Safely punching away at her laptop in your company parking lot, she successfully finds an open wireless network that the sales department has set up on the second floor. Using this as an entry point, she connects and starts scanning for active VoIP phones. Even though your VoIP network is in a switched environment, the attacker is also easily able to find the IP address of your SIP proxy through the scanning techniques we covered in the last part of the book.

Because your company does not have separate VLANs for voice and data, the attacker is now better positioned to perform her eavesdropping attack. Firing up her copy of Cain and Abel, she starts to discover the MAC addresses of all valid VoIP phones using the built-in scanner. After enumerating a large number of VoIP phones and their corresponding MAC addresses, the attacker is now ready to launch an ARP poisoning attack.

Knowing the IP address of your company's local gateway and the MAC addresses of several VoIP phones, the attacker begins by launching the built-in ARP poisoning tool of Cain and Abel. Through ARP poisoning, she is now spoofing her laptop as the default gateway to all VoIP phones on the local segment, otherwise known as a man-in-the-middle attack. The attacker has not only inserted herself in the middle of all VoIP conversations, but all data traffic as well.

Clicking the Sniffer tab, the attacker leaves her laptop capturing all VoIP conversations and walks across the street to grab lunch and wait. A couple of hours later, after being suitably filled up on pizza and Diet Coke, the attacker comes back to the car and sees that she's captured 112 voice conversations through Cain and Abel's automatic audio reconstruction. Driving away, she then goes home to replay all of the conversations to see if she can glean any interesting tidbits.

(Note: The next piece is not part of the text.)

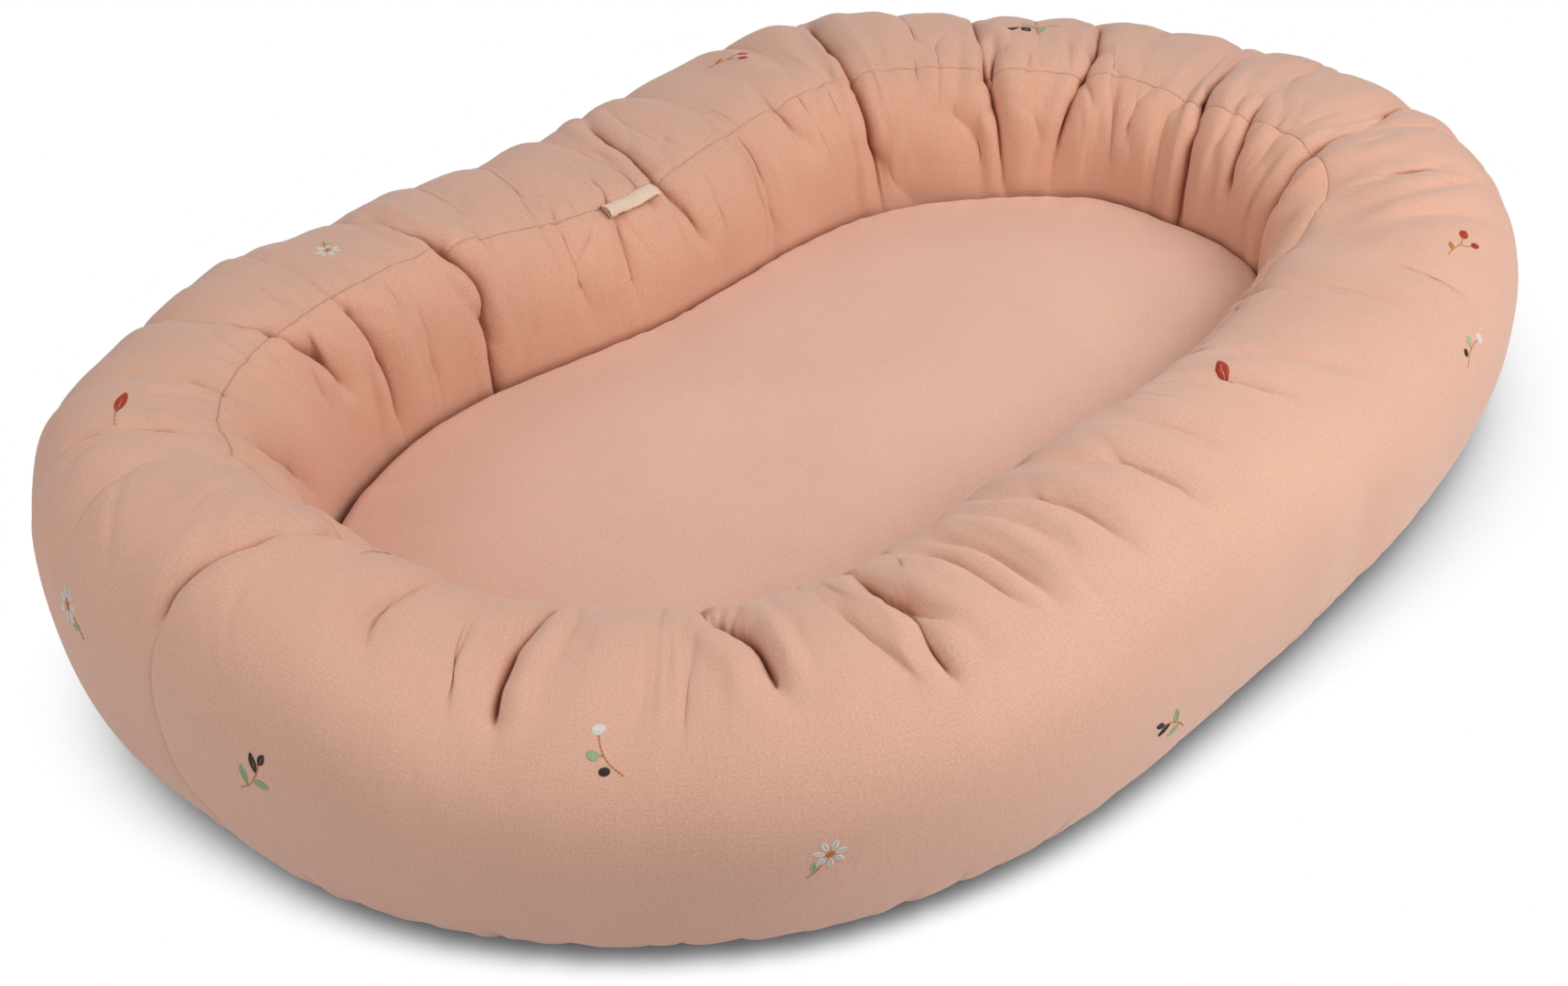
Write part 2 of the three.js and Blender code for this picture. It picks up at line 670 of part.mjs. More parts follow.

Replaying one of the audio streams yields your company's CEO introducing himself on a conference call. This correspondingly tells her the IP address of the CEO's phone, which will come in handy for further targeted attacks against the CEO, as shown in later chapters. By replaying more of the CEO's conversations, the attacker hears the CEO typing in his voicemail password. Using a fairly standard DTMF decoder, the attacker is now able to reconstruct the CEO's voicemail password. She dials into the automated voicemail system, punches in his PIN numbers , and listens to his voicemail messages. One of them includes a message from the CFO that your company's revenue this quarter exceeded Wall Street's expectations. The attacker finally goes to her eTrade account and buys large quantities of your company's stock, as well as a plane ticket to the Cayman Islands.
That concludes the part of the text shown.